RECORDED INFORMATION:
___

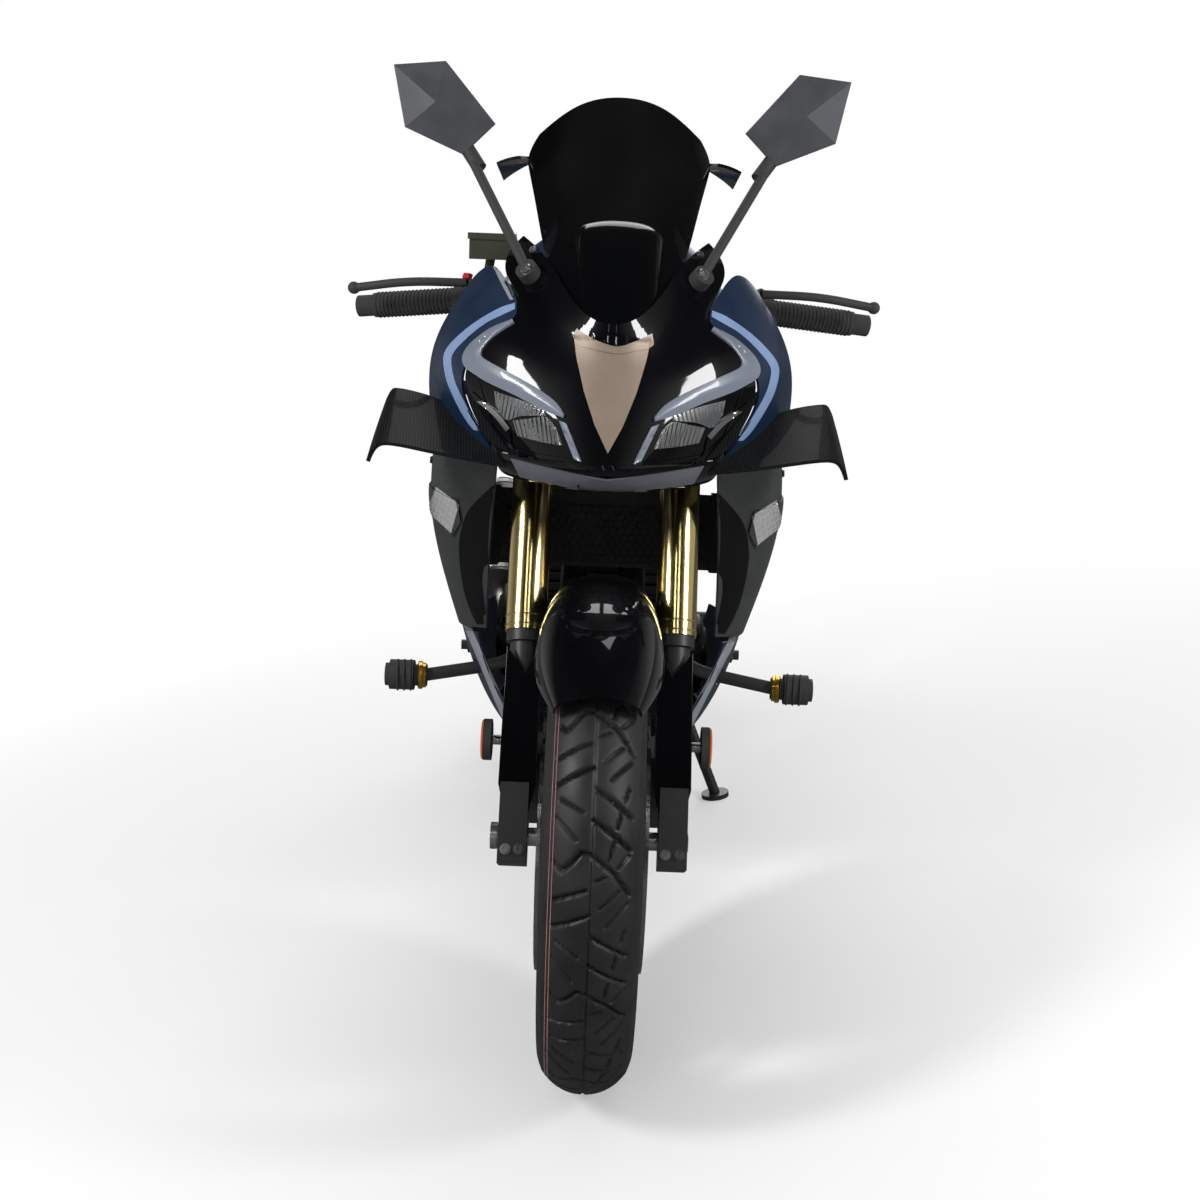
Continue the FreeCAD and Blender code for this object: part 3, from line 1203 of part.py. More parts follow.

___

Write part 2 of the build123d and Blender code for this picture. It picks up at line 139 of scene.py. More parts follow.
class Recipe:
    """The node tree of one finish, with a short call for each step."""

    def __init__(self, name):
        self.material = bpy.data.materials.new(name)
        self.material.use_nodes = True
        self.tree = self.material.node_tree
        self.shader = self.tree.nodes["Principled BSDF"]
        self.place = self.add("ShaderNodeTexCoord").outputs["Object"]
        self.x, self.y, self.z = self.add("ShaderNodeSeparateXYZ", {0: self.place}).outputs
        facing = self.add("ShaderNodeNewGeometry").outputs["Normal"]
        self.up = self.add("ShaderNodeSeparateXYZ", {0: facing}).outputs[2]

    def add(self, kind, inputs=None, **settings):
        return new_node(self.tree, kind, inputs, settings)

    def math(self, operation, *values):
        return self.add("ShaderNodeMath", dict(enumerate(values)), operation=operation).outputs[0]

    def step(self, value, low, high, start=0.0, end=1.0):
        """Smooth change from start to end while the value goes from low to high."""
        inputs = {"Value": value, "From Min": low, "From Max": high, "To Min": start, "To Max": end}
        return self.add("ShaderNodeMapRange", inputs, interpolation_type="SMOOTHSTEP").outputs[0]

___

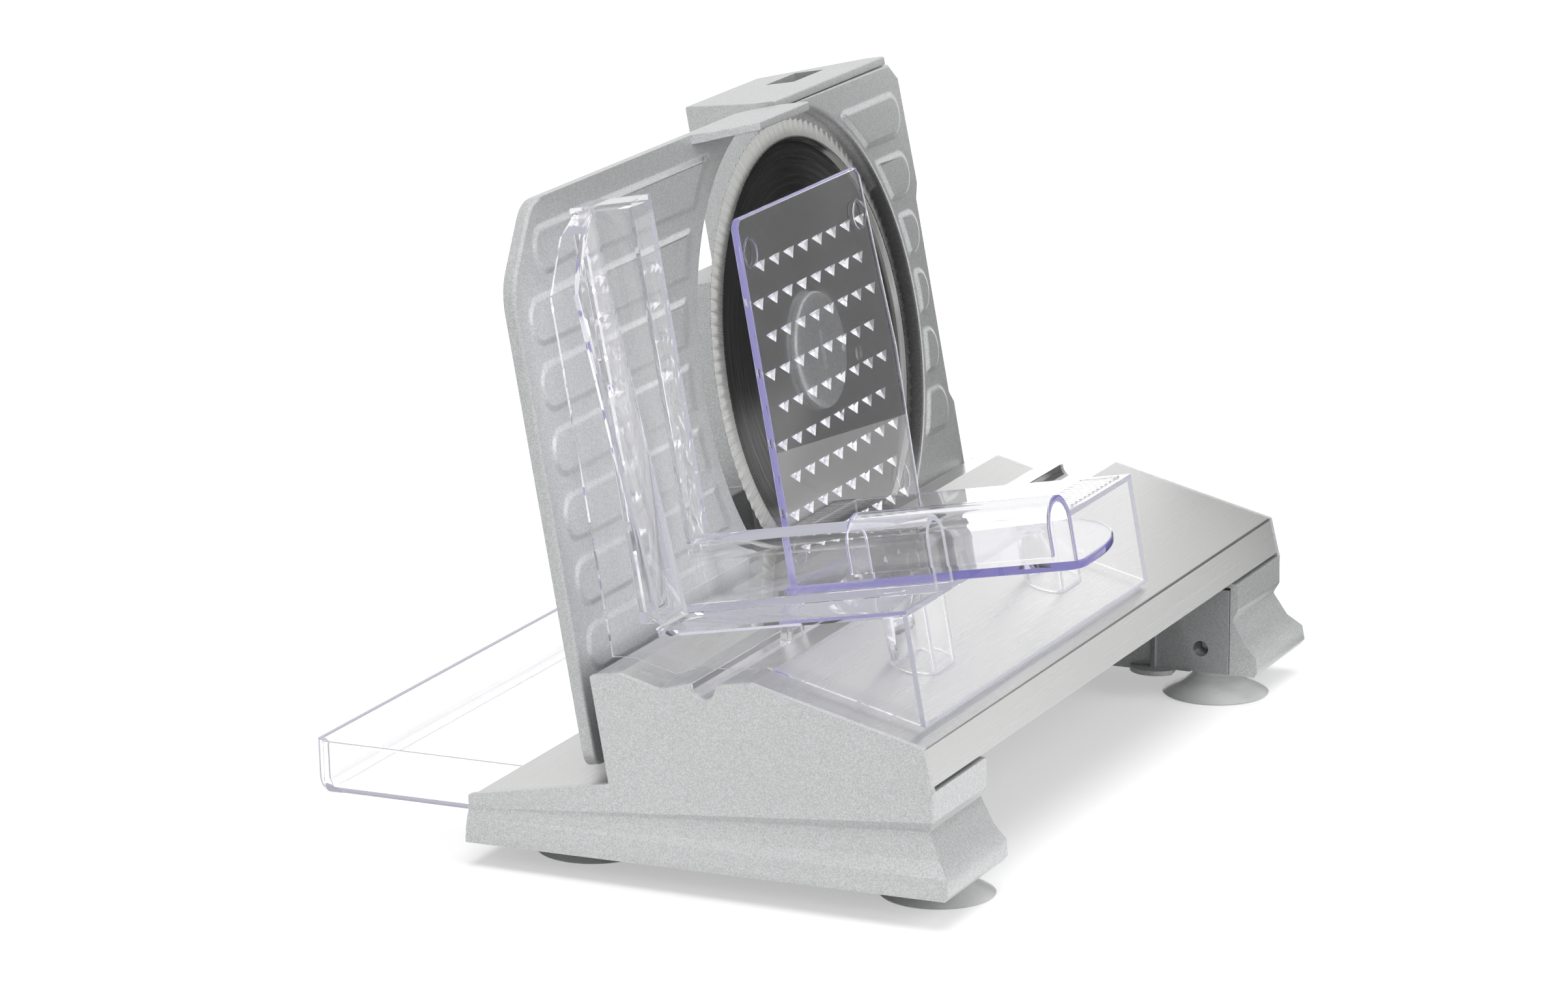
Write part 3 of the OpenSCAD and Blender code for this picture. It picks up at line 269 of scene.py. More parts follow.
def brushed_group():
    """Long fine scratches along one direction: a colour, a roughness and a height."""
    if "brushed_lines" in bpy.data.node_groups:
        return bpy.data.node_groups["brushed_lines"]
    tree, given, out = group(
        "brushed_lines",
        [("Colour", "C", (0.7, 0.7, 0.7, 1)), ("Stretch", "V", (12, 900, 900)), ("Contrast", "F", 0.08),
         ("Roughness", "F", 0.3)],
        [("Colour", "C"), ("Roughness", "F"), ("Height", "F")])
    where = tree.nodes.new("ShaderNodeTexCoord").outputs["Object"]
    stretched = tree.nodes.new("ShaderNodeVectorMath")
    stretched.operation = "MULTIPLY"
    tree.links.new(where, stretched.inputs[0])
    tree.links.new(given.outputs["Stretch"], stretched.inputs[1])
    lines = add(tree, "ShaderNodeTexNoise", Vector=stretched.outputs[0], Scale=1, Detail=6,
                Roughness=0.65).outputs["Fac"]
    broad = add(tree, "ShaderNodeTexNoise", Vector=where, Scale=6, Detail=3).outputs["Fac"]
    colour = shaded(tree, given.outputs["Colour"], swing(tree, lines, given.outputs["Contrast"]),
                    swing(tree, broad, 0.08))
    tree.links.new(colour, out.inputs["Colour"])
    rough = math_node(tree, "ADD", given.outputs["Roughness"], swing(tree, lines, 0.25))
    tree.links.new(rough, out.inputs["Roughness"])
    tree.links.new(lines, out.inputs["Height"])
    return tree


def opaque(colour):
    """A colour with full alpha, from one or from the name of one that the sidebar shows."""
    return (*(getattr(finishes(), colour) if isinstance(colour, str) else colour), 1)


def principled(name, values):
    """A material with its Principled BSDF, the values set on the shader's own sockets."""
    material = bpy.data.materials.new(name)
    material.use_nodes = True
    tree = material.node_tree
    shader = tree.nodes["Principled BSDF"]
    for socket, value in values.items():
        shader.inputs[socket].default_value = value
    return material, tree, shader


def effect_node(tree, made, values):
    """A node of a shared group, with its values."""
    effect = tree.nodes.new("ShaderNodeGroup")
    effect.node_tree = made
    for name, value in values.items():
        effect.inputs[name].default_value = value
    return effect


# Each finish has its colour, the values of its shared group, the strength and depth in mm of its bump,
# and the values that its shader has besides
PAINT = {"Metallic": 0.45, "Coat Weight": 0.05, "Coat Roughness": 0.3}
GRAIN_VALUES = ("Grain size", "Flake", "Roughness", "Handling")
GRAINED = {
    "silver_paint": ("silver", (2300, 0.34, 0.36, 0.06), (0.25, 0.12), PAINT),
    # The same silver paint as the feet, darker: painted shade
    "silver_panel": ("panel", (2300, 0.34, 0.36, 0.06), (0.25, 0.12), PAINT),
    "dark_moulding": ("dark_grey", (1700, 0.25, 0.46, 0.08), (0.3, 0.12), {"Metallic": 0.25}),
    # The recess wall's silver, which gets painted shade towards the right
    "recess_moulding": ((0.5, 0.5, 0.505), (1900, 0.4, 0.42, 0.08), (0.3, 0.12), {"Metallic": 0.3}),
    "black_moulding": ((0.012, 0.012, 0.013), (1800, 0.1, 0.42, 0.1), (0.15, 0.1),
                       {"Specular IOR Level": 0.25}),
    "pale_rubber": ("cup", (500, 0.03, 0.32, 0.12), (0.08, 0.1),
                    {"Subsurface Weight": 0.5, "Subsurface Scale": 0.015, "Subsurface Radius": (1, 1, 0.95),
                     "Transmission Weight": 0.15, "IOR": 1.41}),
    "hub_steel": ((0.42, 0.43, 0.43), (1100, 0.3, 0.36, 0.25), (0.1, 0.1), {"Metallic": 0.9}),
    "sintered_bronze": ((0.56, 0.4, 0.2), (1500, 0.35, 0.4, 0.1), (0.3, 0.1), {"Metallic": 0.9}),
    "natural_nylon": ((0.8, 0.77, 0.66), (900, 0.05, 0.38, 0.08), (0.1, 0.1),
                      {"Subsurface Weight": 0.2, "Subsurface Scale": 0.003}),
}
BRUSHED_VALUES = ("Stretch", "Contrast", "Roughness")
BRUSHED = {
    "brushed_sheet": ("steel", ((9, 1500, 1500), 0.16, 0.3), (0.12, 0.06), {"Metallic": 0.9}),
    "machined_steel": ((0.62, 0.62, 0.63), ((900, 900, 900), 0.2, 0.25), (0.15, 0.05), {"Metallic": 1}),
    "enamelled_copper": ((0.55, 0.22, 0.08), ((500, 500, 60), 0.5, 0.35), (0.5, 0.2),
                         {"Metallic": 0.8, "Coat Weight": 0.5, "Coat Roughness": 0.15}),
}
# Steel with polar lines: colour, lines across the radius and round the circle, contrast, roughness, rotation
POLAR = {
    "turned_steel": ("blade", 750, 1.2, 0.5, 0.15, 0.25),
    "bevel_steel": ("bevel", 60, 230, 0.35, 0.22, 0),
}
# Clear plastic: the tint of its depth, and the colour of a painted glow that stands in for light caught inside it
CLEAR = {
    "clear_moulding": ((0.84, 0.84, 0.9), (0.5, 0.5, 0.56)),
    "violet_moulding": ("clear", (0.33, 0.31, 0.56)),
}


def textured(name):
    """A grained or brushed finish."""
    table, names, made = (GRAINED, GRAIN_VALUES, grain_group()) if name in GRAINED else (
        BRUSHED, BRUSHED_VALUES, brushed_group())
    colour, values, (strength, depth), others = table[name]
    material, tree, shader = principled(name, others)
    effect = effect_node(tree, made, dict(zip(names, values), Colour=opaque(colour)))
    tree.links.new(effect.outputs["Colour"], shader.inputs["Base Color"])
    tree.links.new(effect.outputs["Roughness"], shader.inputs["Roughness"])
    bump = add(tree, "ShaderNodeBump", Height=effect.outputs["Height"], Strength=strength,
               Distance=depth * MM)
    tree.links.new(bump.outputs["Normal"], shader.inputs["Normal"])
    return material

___

SET EXERCISE: Find the lines above that include the string "part" and copy them.

ANSWER BELOW:
Continue the FreeCAD and Blender code for this object: part 3, from line 1203 of part.py. More parts follow.
Write part 2 of the build123d and Blender code for this picture. It picks up at line 139 of scene.py. More parts follow.
Write part 3 of the OpenSCAD and Blender code for this picture. It picks up at line 269 of scene.py. More parts follow.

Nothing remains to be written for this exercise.